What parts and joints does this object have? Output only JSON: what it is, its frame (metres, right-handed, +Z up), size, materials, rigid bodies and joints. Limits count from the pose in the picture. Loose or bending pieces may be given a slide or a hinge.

---

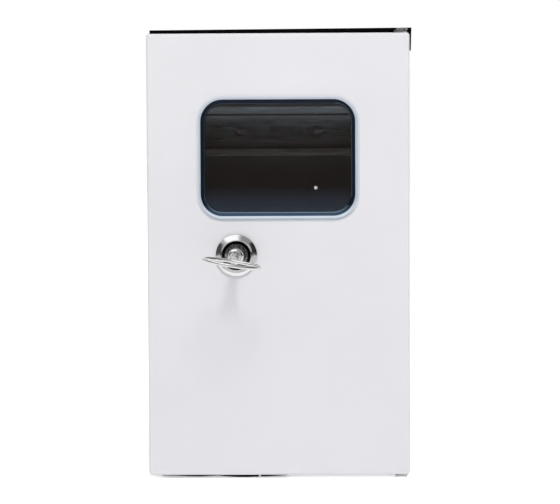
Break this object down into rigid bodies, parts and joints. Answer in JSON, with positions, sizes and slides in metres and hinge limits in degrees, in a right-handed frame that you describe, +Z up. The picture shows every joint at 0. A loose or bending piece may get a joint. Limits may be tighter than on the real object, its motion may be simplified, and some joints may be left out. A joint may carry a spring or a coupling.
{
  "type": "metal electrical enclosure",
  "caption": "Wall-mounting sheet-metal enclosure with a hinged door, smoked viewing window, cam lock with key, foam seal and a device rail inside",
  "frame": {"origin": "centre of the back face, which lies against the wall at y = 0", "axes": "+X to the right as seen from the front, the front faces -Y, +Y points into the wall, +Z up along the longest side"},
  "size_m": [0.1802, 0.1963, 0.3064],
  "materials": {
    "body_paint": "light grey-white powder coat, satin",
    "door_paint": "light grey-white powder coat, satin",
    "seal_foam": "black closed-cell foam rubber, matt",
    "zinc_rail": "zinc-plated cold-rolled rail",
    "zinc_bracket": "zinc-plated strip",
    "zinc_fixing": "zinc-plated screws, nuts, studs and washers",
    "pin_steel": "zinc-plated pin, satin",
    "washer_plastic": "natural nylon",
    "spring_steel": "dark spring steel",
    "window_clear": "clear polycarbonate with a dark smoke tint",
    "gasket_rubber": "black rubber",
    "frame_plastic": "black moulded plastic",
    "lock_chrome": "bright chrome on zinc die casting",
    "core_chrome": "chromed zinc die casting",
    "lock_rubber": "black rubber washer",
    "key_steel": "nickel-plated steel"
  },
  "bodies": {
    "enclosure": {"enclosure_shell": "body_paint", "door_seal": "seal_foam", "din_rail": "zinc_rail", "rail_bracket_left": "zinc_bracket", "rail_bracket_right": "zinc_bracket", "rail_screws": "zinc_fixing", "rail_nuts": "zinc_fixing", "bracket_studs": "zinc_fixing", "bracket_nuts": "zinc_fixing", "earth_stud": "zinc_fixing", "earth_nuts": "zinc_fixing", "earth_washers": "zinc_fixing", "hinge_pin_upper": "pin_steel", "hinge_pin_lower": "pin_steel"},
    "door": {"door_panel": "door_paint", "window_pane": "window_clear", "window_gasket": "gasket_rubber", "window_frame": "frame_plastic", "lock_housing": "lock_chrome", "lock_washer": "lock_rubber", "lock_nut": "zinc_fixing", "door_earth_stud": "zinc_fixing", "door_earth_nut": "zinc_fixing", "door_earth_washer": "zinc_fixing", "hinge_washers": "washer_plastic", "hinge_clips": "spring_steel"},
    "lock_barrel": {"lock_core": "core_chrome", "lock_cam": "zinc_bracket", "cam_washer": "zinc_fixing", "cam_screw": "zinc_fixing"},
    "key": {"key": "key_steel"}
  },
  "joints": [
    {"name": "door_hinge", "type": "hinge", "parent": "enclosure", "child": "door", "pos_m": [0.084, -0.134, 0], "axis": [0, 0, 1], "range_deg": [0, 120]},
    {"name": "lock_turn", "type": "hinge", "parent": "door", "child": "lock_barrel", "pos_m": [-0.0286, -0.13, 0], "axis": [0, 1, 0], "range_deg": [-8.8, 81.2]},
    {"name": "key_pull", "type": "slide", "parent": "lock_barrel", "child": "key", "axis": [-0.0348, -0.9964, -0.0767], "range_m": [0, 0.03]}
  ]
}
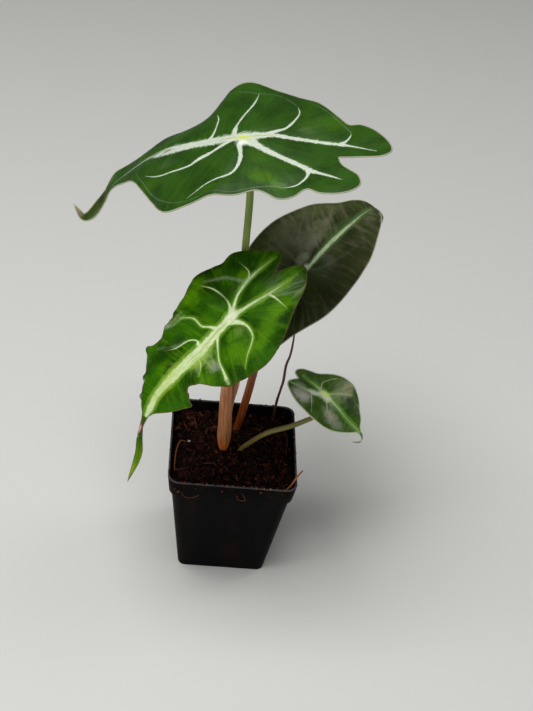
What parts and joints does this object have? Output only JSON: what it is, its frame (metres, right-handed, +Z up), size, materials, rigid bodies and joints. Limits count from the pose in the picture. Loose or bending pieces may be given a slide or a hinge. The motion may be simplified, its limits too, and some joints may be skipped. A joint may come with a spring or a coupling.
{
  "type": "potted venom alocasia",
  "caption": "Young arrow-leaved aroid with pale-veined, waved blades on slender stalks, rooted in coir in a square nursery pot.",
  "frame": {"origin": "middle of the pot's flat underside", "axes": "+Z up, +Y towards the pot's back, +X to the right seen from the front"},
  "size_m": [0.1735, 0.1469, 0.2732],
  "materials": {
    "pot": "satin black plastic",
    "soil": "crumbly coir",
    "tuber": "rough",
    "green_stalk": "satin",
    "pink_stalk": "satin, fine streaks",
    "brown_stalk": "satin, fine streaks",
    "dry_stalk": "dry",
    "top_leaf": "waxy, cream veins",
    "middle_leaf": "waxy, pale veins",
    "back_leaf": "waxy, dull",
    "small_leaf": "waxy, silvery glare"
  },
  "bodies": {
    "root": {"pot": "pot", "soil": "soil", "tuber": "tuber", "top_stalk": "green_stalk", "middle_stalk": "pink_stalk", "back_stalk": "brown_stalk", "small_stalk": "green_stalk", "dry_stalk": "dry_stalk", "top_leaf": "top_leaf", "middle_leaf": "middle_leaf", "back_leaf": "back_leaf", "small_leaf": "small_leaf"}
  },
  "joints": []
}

What you are asked to do:
Only lines that contain the word "into" are wanted; copy each of them.

Written solution:
Break this object down into rigid bodies, parts and joints. Answer in JSON, with positions, sizes and slides in metres and hinge limits in degrees, in a right-handed frame that you describe, +Z up. The picture shows every joint at 0. A loose or bending piece may get a joint. Limits may be tighter than on the real object, its motion may be simplified, and some joints may be left out. A joint may carry a spring or a coupling.
  "frame": {"origin": "centre of the back face, which lies against the wall at y = 0", "axes": "+X to the right as seen from the front, the front faces -Y, +Y points into the wall, +Z up along the longest side"},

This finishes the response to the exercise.